▶ _WRITTEN REQUEST_: Keep only the lines from the top of the listing through the one with "const runningFit = 0.08;", and reproduce them unaltered.

▶ _GIVEN INFORMATION_:

------------

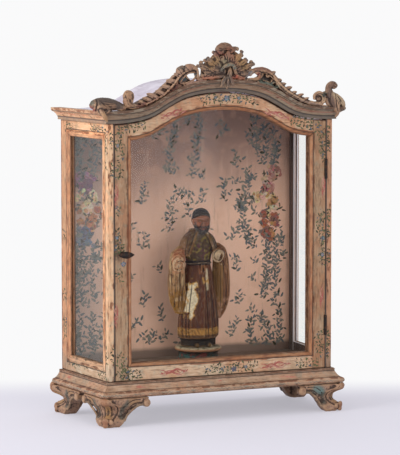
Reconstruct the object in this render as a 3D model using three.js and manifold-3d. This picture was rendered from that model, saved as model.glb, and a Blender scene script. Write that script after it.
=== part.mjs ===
// A shrine case: a glazed wooden cabinet with an arched door, a carved crest and a figurine.
// Millimetres, +Z up, the front faces -Y. Shapes are drawn with z = 0 at the foot of the side
// walls and y = 0 midway through the body. The last group moves them so that the feet stand on
// z = 0 and the whole is centred front to back.
import * as THREE from 'three';
import { mergeVertices } from 'three/addons/utils/BufferGeometryUtils.js';
import Module from 'manifold-3d';

const wasm = await Module();
wasm.setup();

// Overall sizes
const frontWidth = 450;
const bodyDepth = 195;
const splay = 15; // how much further out each side stands at the back
const corniceZ = 467.5; // underside of the cornice at the corners
const archRise = 54.3; // how far the arch climbs above the corners
const footHeight = 52.5;
const baseHeight = 28.2;
const baseReach = 20.6;
const gap = 0.3; // clearance between pieces that touch
const runningFit = 0.08; // clearance round a pin or spindle that turns

// Walls, door and boards
const wallThickness = 12;
const wallFlat = 13; // plain width of a side stile, beside its bead
const backFlat = 22;
const wallBead = 12.7;
const wallRail = 17;
const doorThickness = 18;
const doorFlat = 26;
const doorBead = 6.6;
const doorRail = 24.5;
const doorSideGap = 0.8;
const doorTopGap = 2.6;
const doorFootGap = 1.2;
const glassThickness = 2;
const glassGroove = 4; // how far the pane enters its groove
const floorThickness = 12;
const backThickness = 9;
const backRebate = 12; // depth of the recess in the back stiles
const roofThickness = 7;
const headerHeight = 12; // the arched board above the door
const baseInside = 24; // how far the base reaches in under the walls
const corniceHeight = 22.5;
const corniceReach = 20;
const drawnHalf = 225; // half of the front for which the arch and the crest are drawn

// Hinges and lock
const hingeHeight = 36;
const hingeCentres = [81.5, 375];
const barrelRadius = 2.8;
const pinRadius = 1.2;
const leafThickness = 1.2;
const leafWidth = 14;
const lockHeight = 30;
const lockZ = 232;
const lockX = 14.5; // from the door's edge to the spindle
const lockLength = 22;
const lockThickness = 8.4;
const spindleRadius = 2.5;
const boltTravel = 6;
const boltHeight = 8;
const boltThickness = 4;
const thumbWidth = 31;
const thumbHeight = 13;
const thumbReach = 19;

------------

▶ _THE SOLUTION_:
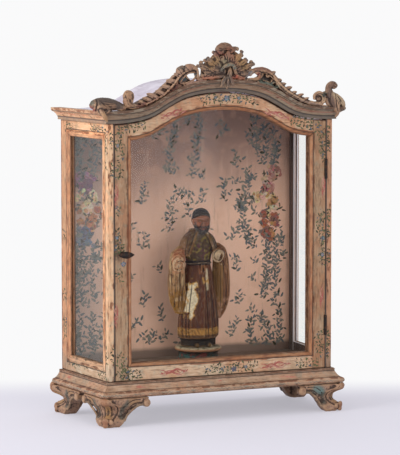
Reconstruct the object in this render as a 3D model using three.js and manifold-3d. This picture was rendered from that model, saved as model.glb, and a Blender scene script. Write that script after it.
=== part.mjs ===
// A shrine case: a glazed wooden cabinet with an arched door, a carved crest and a figurine.
// Millimetres, +Z up, the front faces -Y. Shapes are drawn with z = 0 at the foot of the side
// walls and y = 0 midway through the body. The last group moves them so that the feet stand on
// z = 0 and the whole is centred front to back.
import * as THREE from 'three';
import { mergeVertices } from 'three/addons/utils/BufferGeometryUtils.js';
import Module from 'manifold-3d';

const wasm = await Module();
wasm.setup();

// Overall sizes
const frontWidth = 450;
const bodyDepth = 195;
const splay = 15; // how much further out each side stands at the back
const corniceZ = 467.5; // underside of the cornice at the corners
const archRise = 54.3; // how far the arch climbs above the corners
const footHeight = 52.5;
const baseHeight = 28.2;
const baseReach = 20.6;
const gap = 0.3; // clearance between pieces that touch
const runningFit = 0.08; // clearance round a pin or spindle that turns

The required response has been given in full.